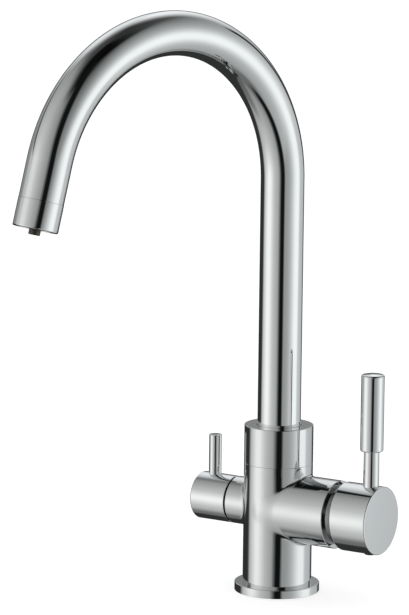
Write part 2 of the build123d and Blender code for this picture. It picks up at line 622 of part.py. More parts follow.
with BuildPart() as cartridge_carrier:
    turned(mixer_plane, carrier_face, carrier_face + CARRIER_DISC, housing_bore - FREE_GAP)
    turned(mixer_plane, carrier_face + CARRIER_DISC, carrier_end, CARRIER_NECK_RADIUS)
    with BuildSketch(mixer_plane.offset(carrier_face)) as guide:
        Rectangle(DRIVER_TONGUE + 2 * FREE_GAP, 2 * housing_bore)
    extrude(guide.sketch, amount=CARRIER_GROOVE, mode=Mode.SUBTRACT)
    with BuildSketch(mixer_plane.offset(groove_floor)) as slot:
        Rectangle(LEVER_WIDTH + 2 * FREE_GAP, 2 * SLOT_HALF_HEIGHT)
    extrude(slot.sketch, amount=carrier_end - groove_floor, mode=Mode.SUBTRACT)
    bored(pivot_plane, -CARRIER_NECK_RADIUS, CARRIER_NECK_RADIUS, PIVOT_PIN_RADIUS + FIT_GAP)
    ring_groove(mixer_plane, carrier_ring_station, CARRIER_NECK_RADIUS, CARRIER_RING_SECTION)
save(cartridge_carrier, "cartridge_carrier")

with BuildPart() as carrier_o_ring:
    rubber_ring(mixer_plane, carrier_ring_station, CARRIER_NECK_RADIUS, CARRIER_RING_SECTION)
save(carrier_o_ring, "carrier_o_ring")

with BuildPart() as lever_pivot_pin:
    turned(pivot_plane, -pin_half, pin_half, PIVOT_PIN_RADIUS)
save(lever_pivot_pin, "lever_pivot_pin")

with BuildPart() as cartridge_nut:
    turned(mixer_plane, nut_face, dome_seat + NUT_STAND, nut_radius,
           CARRIER_NECK_RADIUS + 2 * FREE_GAP)
    with BuildSketch(mixer_plane.offset(dome_seat)) as nut_slots:
        with PolarLocations(nut_radius, 6):
            Rectangle(NUT_SLOT, NUT_SLOT)
    extrude(nut_slots.sketch, amount=NUT_STAND, mode=Mode.SUBTRACT)
save(cartridge_nut, "cartridge_nut")


def dome_edge(radius):
    """Radius of the dome's mouth on a sphere about the pivot."""
    return sqrt(radius ** 2 - DOME_REACH ** 2)


dome_inner = dome_radius - DOME_WALL

with BuildPart() as cartridge_dome:
    with BuildSketch(pivot_plane) as dome_profile:
        with BuildLine():
            Line((-DOME_SKIRT, dome_inner), (-DOME_SKIRT, dome_radius))
            Line((-DOME_SKIRT, dome_radius), (0, dome_radius))
            RadiusArc((0, dome_radius), (DOME_REACH, dome_edge(dome_radius)), dome_radius)
            Line((DOME_REACH, dome_edge(dome_radius)), (DOME_REACH, dome_edge(dome_inner)))
            RadiusArc((DOME_REACH, dome_edge(dome_inner)), (0, dome_inner), -dome_inner)
            Line((0, dome_inner), (-DOME_SKIRT, dome_inner))
        make_face()
    revolve(dome_profile.sketch, axis=Axis((pivot, 0, ARM_HEIGHT), (1, 0, 0)))
save(cartridge_dome, "cartridge_dome")

# ---- Inner lever, knob and outer lever of the mixer ----

spindle_start = carrier_end + SPINDLE_RELIEF
spindle_end = knob_floor + KNOB_SOCKET

with BuildPart() as cartridge_lever:
    with Locations((ball_station, 0, ARM_HEIGHT)):
        Sphere(BALL_RADIUS)
    turned(mixer_plane, ball_station, pivot, INNER_ROD_RADIUS)
    turned(pivot_plane, -LEVER_WIDTH / 2, LEVER_WIDTH / 2, LEVER_HUB_RADIUS)
    with BuildSketch(mixer_plane.offset(pivot)) as lever_flats:
        Rectangle(LEVER_WIDTH, LEVER_HEIGHT)
    extrude(lever_flats.sketch, amount=spindle_start - pivot)
    turned(mixer_plane, spindle_start, spindle_end, SPINDLE_RADIUS)
    bored(pivot_plane, -LEVER_WIDTH / 2, LEVER_WIDTH / 2, PIVOT_PIN_RADIUS + RUNNING_GAP)
save(cartridge_lever, "cartridge_lever")

stem_seat_height = mixer_radius - STEM_SEAT
thread_floor = stem_seat_height - STEM_THREAD_LENGTH
rim_plane = Plane(
    origin=(knob_rim, 0, ARM_HEIGHT),
    x_dir=(0, 1, 0),
    z_dir=(cos(radians(KNOB_RIM_LEAN)), 0, sin(radians(KNOB_RIM_LEAN))),
)

with BuildPart() as mixer_knob:
    turned(mixer_plane, mixer_arm_end, knob_end, mixer_radius)
    split(bisect_by=rim_plane, keep=Keep.TOP)
    chamfer(mixer_knob.edges().group_by(Axis.X)[-1], EDGE_BREAK)
    bored(mixer_plane, mixer_arm_end, knob_floor, knob_bore)
    bored(mixer_plane, knob_floor, spindle_end + FREE_GAP, SPINDLE_RADIUS + FIT_GAP)
    bored(lever_plane, stem_seat_height, mixer_radius, STEM_FOOT_RADIUS + FIT_GAP)
    bored(lever_plane, thread_floor - FREE_GAP, stem_seat_height, STEM_THREAD_RADIUS + FIT_GAP)
    bored(lever_plane, -mixer_radius, 0, GRUB_RADIUS + FIT_GAP)
    bored(lever_plane, -mixer_radius, -mixer_radius + SCREW_PLUG_LENGTH,
          SCREW_PLUG_RADIUS + FIT_GAP)
save(mixer_knob, "mixer_knob")

grub_top = -SPINDLE_RADIUS - FIT_GAP

with BuildPart() as knob_grub_screw:
    turned(lever_plane, grub_top - GRUB_LENGTH, grub_top, GRUB_RADIUS)
    with BuildSketch(lever_plane.offset(grub_top - GRUB_LENGTH)) as grub_key:
        RegularPolygon(GRUB_HEX / 2, 6, major_radius=False)
    extrude(grub_key.sketch, amount=GRUB_HEX_DEPTH, mode=Mode.SUBTRACT)
save(knob_grub_screw, "knob_grub_screw")

with BuildPart() as knob_screw_plug:
    turned(lever_plane, -mixer_radius - SCREW_PLUG_PROUD, -mixer_radius + SCREW_PLUG_LENGTH,
           SCREW_PLUG_RADIUS)
    chamfer(knob_screw_plug.edges().group_by(Axis.Z)[0], EDGE_BREAK / 2)
save(knob_screw_plug, "knob_screw_plug")

stem_top = mixer_radius + STEM_HEIGHT

with BuildPart() as mixer_lever_stem:
    with Locations(lever_plane.offset(stem_seat_height)):
        Cone(STEM_FOOT_RADIUS, STEM_TOP_RADIUS, stem_top - stem_seat_height,
             align=(Align.CENTER, Align.CENTER, Align.MIN))
    turned(lever_plane, thread_floor, stem_seat_height, STEM_THREAD_RADIUS)
    turned(lever_plane, stem_top, stem_top + GRIP_SOCKET, STEM_THREAD_RADIUS)
save(mixer_lever_stem, "mixer_lever_stem")

with BuildPart() as mixer_lever_grip:
    with BuildSketch(Plane(origin=lever_plane.origin, x_dir=(1, 0, 0), z_dir=(0, -1, 0))) as half:
        with BuildLine():
            grip_top = stem_top + GRIP_LENGTH
            Line((0, stem_top), (GRIP_RADIUS, stem_top))
            Line((GRIP_RADIUS, stem_top), (GRIP_RADIUS, grip_top - GRIP_DOME))
            ThreePointArc((GRIP_RADIUS, grip_top - GRIP_DOME),
                          (GRIP_RADIUS / 2, grip_top - GRIP_DOME / 4), (0, grip_top))
            Line((0, grip_top), (0, stem_top))
        make_face()
    revolve(half.sketch, axis=Axis(lever_plane.origin, (0, 0, 1)))
    grip_rims = mixer_lever_grip.edges().filter_by(lambda edge: edge.is_closed).sort_by(Axis.Z)
    fillet(grip_rims[-1], GRIP_TOP_ROUND)
    fillet(grip_rims[0], GRIP_FOOT_ROUND)
    bored(lever_plane, stem_top, stem_top + GRIP_SOCKET + FREE_GAP, STEM_THREAD_RADIUS + FIT_GAP)
save(mixer_lever_grip, "mixer_lever_grip")

# ---- Filter valve ----

seat_seal_inner = FILTER_DISC_RADIUS - FREE_GAP - SEAT_SEAL_WIDTH
window_start = filter_moving_face

with BuildPart() as filter_valve_body:
    turned(filter_plane, FILTER_SEAT + FREE_GAP, nose_end, nose_radius)
    turned(filter_plane, nose_end, filter_arm_end, valve_radius)
    turned(filter_plane, filter_arm_end, valve_neck_end, VALVE_NECK_RADIUS)
    bored(filter_plane, FILTER_SEAT, disc_chamber_end, FILTER_DISC_RADIUS + FIT_GAP)
    bored(filter_plane, disc_chamber_end, valve_neck_end, FILTER_SPINDLE_RADIUS + RUNNING_GAP)
    with BuildSketch(filter_plane.offset(window_start)) as windows:
        Rectangle(WINDOW_WIDTH, 2 * nose_radius)
    extrude(windows.sketch, amount=WINDOW_LENGTH, mode=Mode.SUBTRACT)
save(filter_valve_body, "filter_valve_body")

with BuildPart() as filter_seat_seal:
    turned(filter_plane, FILTER_SEAT, filter_disc_face, FILTER_DISC_RADIUS - FREE_GAP,
           seat_seal_inner)
save(filter_seat_seal, "filter_seat_seal")

with BuildPart() as filter_fixed_disc:
    turned(filter_plane, filter_disc_face, filter_disc_face + FILTER_DISC_THICKNESS,
           FILTER_DISC_RADIUS)
    with BuildSketch(filter_plane.offset(filter_disc_face)) as filter_ways:
        with Locations((0, FILTER_SLOT_OFFSET), (0, -FILTER_SLOT_OFFSET)):
            Circle(FILTER_SLOT_RADIUS)
    extrude(filter_ways.sketch, amount=FILTER_DISC_THICKNESS, mode=Mode.SUBTRACT)
save(filter_fixed_disc, "filter_fixed_disc")

with BuildPart() as filter_moving_disc:
    turned(filter_plane, filter_moving_face, fork_face, FILTER_DISC_RADIUS - FREE_GAP)
    with BuildSketch(filter_plane.offset(filter_moving_face)) as moving_ways:
        with Locations((FILTER_SLOT_OFFSET, 0), (-FILTER_SLOT_OFFSET, 0)):
            Circle(FILTER_SLOT_RADIUS)
    extrude(moving_ways.sketch, amount=FILTER_DISC_THICKNESS, mode=Mode.SUBTRACT)
    with BuildSketch(filter_plane.offset(fork_face)) as fork_slot:
        Rectangle(FORK_WIDTH + 2 * FIT_GAP, 2 * FILTER_DISC_RADIUS)
    extrude(fork_slot.sketch, amount=-FORK_DEPTH, mode=Mode.SUBTRACT)
save(filter_moving_disc, "filter_moving_disc")

spindle_tip = filter_knob_floor + FILTER_SOCKET - FREE_GAP
fork_length = 2 * sqrt((FILTER_DISC_RADIUS - FREE_GAP) ** 2 - (FORK_WIDTH / 2) ** 2)
spindle_rings = [disc_chamber_end + SPINDLE_RING_SPACING,
                 disc_chamber_end + 2 * SPINDLE_RING_SPACING]

with BuildPart() as filter_spindle:
    with BuildSketch(filter_plane.offset(fork_face)) as fork:
        Rectangle(FORK_WIDTH, fork_length)
    extrude(fork.sketch, amount=-FORK_DEPTH)
    turned(filter_plane, fork_face, fork_face + FORK_FLANGE, FILTER_DISC_RADIUS - FREE_GAP)
    turned(filter_plane, fork_face + FORK_FLANGE, spindle_tip, FILTER_SPINDLE_RADIUS)
    for station in spindle_rings:
        ring_groove(filter_plane, station, FILTER_SPINDLE_RADIUS, SPINDLE_RING_SECTION)
    turned(filter_plane, clip_station, clip_station + CLIP_THICKNESS,
           FILTER_SPINDLE_RADIUS + FREE_GAP, FILTER_SPINDLE_RADIUS - CLIP_GROOVE,
           mode=Mode.SUBTRACT)
save(filter_spindle, "filter_spindle")

with BuildPart() as spindle_o_rings:
    for station in spindle_rings:
        rubber_ring(filter_plane, station, FILTER_SPINDLE_RADIUS, SPINDLE_RING_SECTION)
save(spindle_o_rings, "spindle_o_rings")

clip_inner = FILTER_SPINDLE_RADIUS - CLIP_GROOVE + FIT_GAP

with BuildPart() as spindle_clip:
    turned(filter_plane, clip_station, clip_station + CLIP_THICKNESS, clip_inner + CLIP_WIDTH,
           clip_inner)
    with BuildSketch(filter_plane.offset(clip_station)) as clip_mouth:
        with Locations((0, -clip_inner - CLIP_WIDTH / 2)):
            Rectangle(clip_inner, 2 * CLIP_WIDTH)
    extrude(clip_mouth.sketch, amount=CLIP_THICKNESS, mode=Mode.SUBTRACT)
save(spindle_clip, "spindle_clip")

pin_seat_height = filter_radius - PIN_SEAT
pin_top = filter_radius + PIN_HEIGHT

with BuildPart() as filter_knob:
    turned(filter_plane, filter_knob_rim, filter_knob_end, filter_radius)
    fillet(filter_knob.edges().group_by(Axis.X)[0], FILTER_KNOB_ROUND)
    chamfer(filter_knob.edges().group_by(Axis.X)[-1], RIM_CHAMFER)
    bored(filter_plane, filter_knob_rim, filter_knob_floor, filter_radius - FILTER_KNOB_WALL)
    bored(filter_plane, filter_knob_floor, filter_knob_floor + FILTER_SOCKET,
          FILTER_SPINDLE_RADIUS + FIT_GAP)
    bored(pin_plane, pin_seat_height, filter_radius, PIN_RADIUS + FIT_GAP)
    bored(pin_plane, 0, pin_seat_height, PIN_THREAD_RADIUS + FIT_GAP)
save(filter_knob, "filter_knob")

with BuildPart() as filter_pin_lever:
    turned(pin_plane, pin_seat_height, pin_top, PIN_RADIUS)
    fillet(filter_pin_lever.edges().group_by(Axis.Z)[-1], PIN_TOP_ROUND)
    turned(pin_plane, FILTER_SPINDLE_RADIUS + FIT_GAP, pin_seat_height, PIN_THREAD_RADIUS)
save(filter_pin_lever, "filter_pin_lever")
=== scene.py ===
import json
from math import cos, hypot, pi, radians, sin, tan

import bmesh
import bpy
from bpy.props import FloatProperty, FloatVectorProperty, IntProperty, PointerProperty
from mathutils import Matrix, Vector


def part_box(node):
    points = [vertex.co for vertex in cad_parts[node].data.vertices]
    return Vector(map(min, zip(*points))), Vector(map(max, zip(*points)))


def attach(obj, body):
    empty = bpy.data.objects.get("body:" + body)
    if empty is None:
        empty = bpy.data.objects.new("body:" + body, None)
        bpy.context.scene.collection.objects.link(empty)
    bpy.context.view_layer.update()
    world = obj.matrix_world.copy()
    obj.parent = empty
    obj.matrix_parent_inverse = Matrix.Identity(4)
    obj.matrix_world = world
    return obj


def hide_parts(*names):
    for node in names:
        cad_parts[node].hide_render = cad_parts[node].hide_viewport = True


bl_info = {
    "name": "Three way tap dressing",
    "version": (1, 0, 0),
    "blender": (4, 5, 0),
    "location": "3D View > Sidebar > Tap",
    "description": "Polished outer pieces, finishes and studio for a three way filtered water tap",
    "category": "Object",
}

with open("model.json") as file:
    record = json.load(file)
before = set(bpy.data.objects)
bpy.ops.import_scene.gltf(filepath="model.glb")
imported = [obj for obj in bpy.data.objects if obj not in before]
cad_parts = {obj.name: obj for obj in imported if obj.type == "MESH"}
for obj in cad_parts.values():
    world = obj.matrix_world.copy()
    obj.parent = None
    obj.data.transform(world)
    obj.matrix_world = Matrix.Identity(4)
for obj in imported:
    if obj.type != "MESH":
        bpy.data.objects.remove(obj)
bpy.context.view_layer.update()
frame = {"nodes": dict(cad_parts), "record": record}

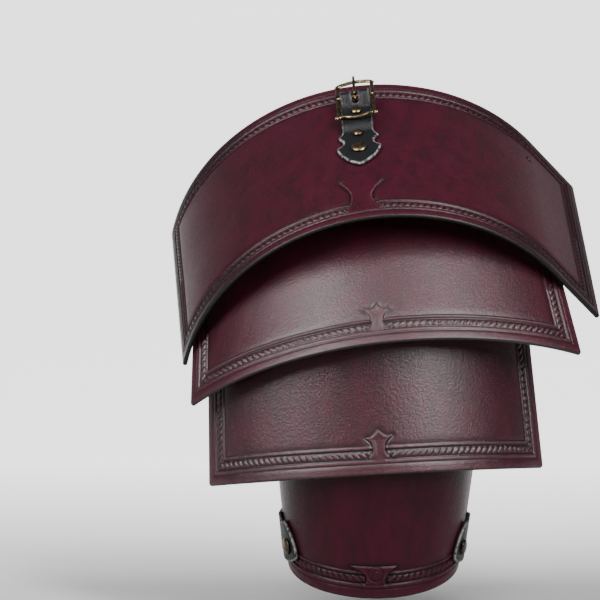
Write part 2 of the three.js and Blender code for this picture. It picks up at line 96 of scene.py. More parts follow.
@dataclass(frozen=True)
class PlateSize:
    """A rolled sheet: where the middle of its lower edge is, how it leans, rolls and turns, and its bend.

    The rise of its lower edge and the drops of its upper edge are those 100 mm from the middle.
    """

    at: Triple
    lean: float
    roll: float
    turn: float
    left_radius: float
    left_arc: float
    right_radius: float
    right_arc: float
    half_length: float
    height: float
    taper: float
    lower_rise: float = 0.0
    left_drop: float = 0.0
    right_drop: float = 0.0
    thickness: float = 3.0
    corner: float = 2.5


@dataclass(frozen=True)
class EmblemSize:
    """A tooled emblem: sides from foot to tip and a crown, as (across, height), and a knot with a radius."""

    left: tuple[Pair, ...]
    right: tuple[Pair, ...]
    crown: tuple[Pair, ...] = ()
    knot: Triple | None = None


@dataclass(frozen=True)
class BorderSize:
    """The tooled border by distance from the edge: a profile of heights and a rope of slanted lobes."""

    profile: tuple[Pair, ...] = (
        (1.2, 0.0), (5.9, 0.0), (6.5, -0.35), (6.9, -0.6), (7.3, -0.1), (7.7, 0.08), (9.0, 0.1),
        (9.5, -0.15), (9.9, -0.9), (10.4, -1.0), (15.6, -1.0), (16.1, -0.55), (16.5, 0.12), (17.3, 0.2),
        (17.8, -0.05), (18.3, -0.42), (18.9, -0.34), (20.6, -0.1), (22.5, 0.0),
    )
    rope_at: float = 12.7
    rope_half: float = 2.5
    rope_pitch: float = 4.4
    rope_slant: float = -0.7
    rope_rise: float = 1.15
    outer_end: float = 9.0
    reach: float = 22.5


@dataclass(frozen=True)
class StrapSize:
    """Black strap leather, and the shield end of its tips as half-widths by distance from the tip."""

    width: float = 20.2
    thickness: float = 2.4
    gap: float = 0.3
    shield: tuple[Pair, ...] = (
        (0.0, 1.0), (1.2, 2.9), (4.0, 6.1), (7.0, 8.6), (11.0, 11.3), (17.0, 13.6), (20.6, 14.3),
        (21.6, 13.9), (22.8, 12.1), (24.4, 10.7), (27.2, 10.1), (29.8, 11.0), (31.6, 12.6), (33.2, 13.1),
        (34.6, 12.3), (37.2, 10.8), (40.5, 10.1),
    )


@dataclass(frozen=True)
class TabSize:
    """The buckle tab on the top plate, from its tip to its bar: heights, distances across and stand-offs."""

    tip: float = 59.5
    tip_across: float = -4.7
    step_start: float = 97.5
    back_end: float = 105.0
    step_end: float = 106.0
    seam_end: float = 123.2
    seam_lifts: tuple[Pair, ...] = ((4.7, 0.15), (2.2, 0.4), (0.0, 0.7))
    bar: float = 132.6
    bar_across: float = -2.0
    bar_off: float = 8.0
    fold_reach: float = 6.5
    fold_drop: float = 1.3
    fold_from: float = 129.0
    fold_to: float = -75.0


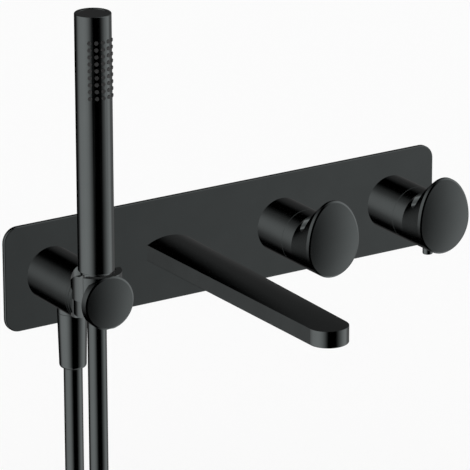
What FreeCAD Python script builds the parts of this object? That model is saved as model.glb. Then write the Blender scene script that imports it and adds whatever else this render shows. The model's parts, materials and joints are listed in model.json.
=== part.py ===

> **GOAL**
Above are the lines; repeat exactly the ones from the line containing "bored(filter_plane, filter_knob_floor, filter_knob_floor" down to the line containing "zip(*points))), Vector(map(max, zip(*points)))", both inclusive.

> **RESPONSE TO THIS TASK**
    bored(filter_plane, filter_knob_floor, filter_knob_floor + FILTER_SOCKET,
          FILTER_SPINDLE_RADIUS + FIT_GAP)
    bored(pin_plane, pin_seat_height, filter_radius, PIN_RADIUS + FIT_GAP)
    bored(pin_plane, 0, pin_seat_height, PIN_THREAD_RADIUS + FIT_GAP)
save(filter_knob, "filter_knob")

with BuildPart() as filter_pin_lever:
    turned(pin_plane, pin_seat_height, pin_top, PIN_RADIUS)
    fillet(filter_pin_lever.edges().group_by(Axis.Z)[-1], PIN_TOP_ROUND)
    turned(pin_plane, FILTER_SPINDLE_RADIUS + FIT_GAP, pin_seat_height, PIN_THREAD_RADIUS)
save(filter_pin_lever, "filter_pin_lever")
=== scene.py ===
import json
from math import cos, hypot, pi, radians, sin, tan

import bmesh
import bpy
from bpy.props import FloatProperty, FloatVectorProperty, IntProperty, PointerProperty
from mathutils import Matrix, Vector


def part_box(node):
    points = [vertex.co for vertex in cad_parts[node].data.vertices]
    return Vector(map(min, zip(*points))), Vector(map(max, zip(*points)))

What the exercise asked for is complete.